Way to go, Uta Uta Tjangala!
Irwin Schuster
Posted by Irwin Schuster on January 13,2010 | 08:37 PM
Every Aboriginal art is a story. There is an iPhone app called "Dreamtime" which shows a series of Aboriginal artwork along with their stories as described by the artist. It is very good.
Posted by John Middendorf on January 6,2010 | 06:34 PM
Aboriginal Art is more than an art movement.
In 1995 I produced a video on Aboriginal Art for Crystal Productions that explored prehistoric cave art to today’s contemporary paintings. Acrylic paint is the reason Aboriginal art is now produced for commercial success.
Art was an essential ingredient of Aboriginal life permeating every aspect, both ceremonial and secular. The elders, who were also the artists, painted these legends of creation.
Since the early 1900's the demands of anthropologists, researchers and collectors for portable works of art have stimulated the production of bark paintings translated into acrylic works of art.
The Chromacryl company of Australia donated paint and canvas board to the natives so that the indigenous people could make a living. The artists have adapted to a lucrative form of communication and raised their level in society to innovators and leaders.
Three major techniques were used by many different clans.
The cross-hatched “Mimi” patterns identify clans in Western Arnham Land.. The mimi spirits were the predecessors of the present day Aborigines. The stick-like figures represented animated mimi spirit people, magic-makers.
X-ray paintings are essentially static and show the external form and what cannot be seen: the skeleton of an animal, the stomach, the heart, lungs and other organs. The paintings are used for hunting and fishing magic and also for teaching.
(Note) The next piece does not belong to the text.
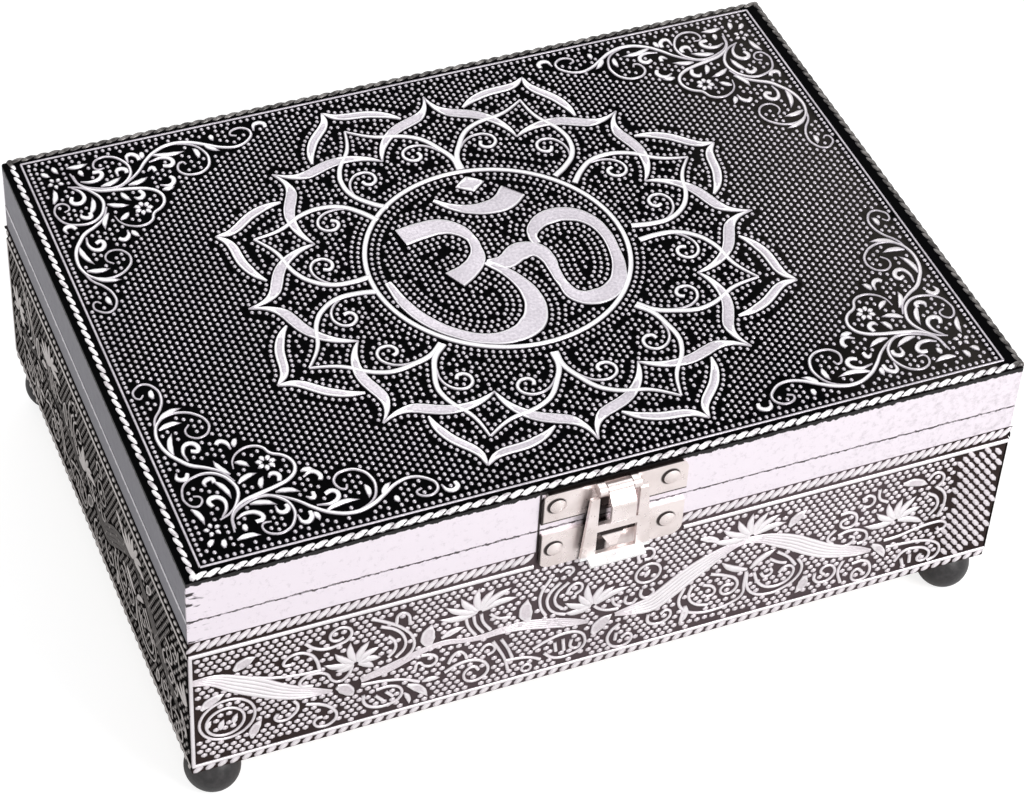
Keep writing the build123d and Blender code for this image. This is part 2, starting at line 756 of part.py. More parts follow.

In central Australia ground paintings provide the models for acrylic dot paintings on canvas and board which initially emerged around 1970.
Aboriginal artists can now support their lives through their art. The artists express Aboriginal values and perspectives to a world which continues to be hostile to Aboriginal aspirations. The issues of dispossession, broken families, racism and an intensification of the sense of cultural identity provide strong motivation for today’s painting compositions.
Posted by MARILYNNE BRADLEY on January 6,2010 | 03:22 PM
We visited that Melbourne gallery in late 90's. We were entertained for hours by the manager with the stories depiclted in the paintings.We purchaced a canvass entitled "Fertility" by woman artist.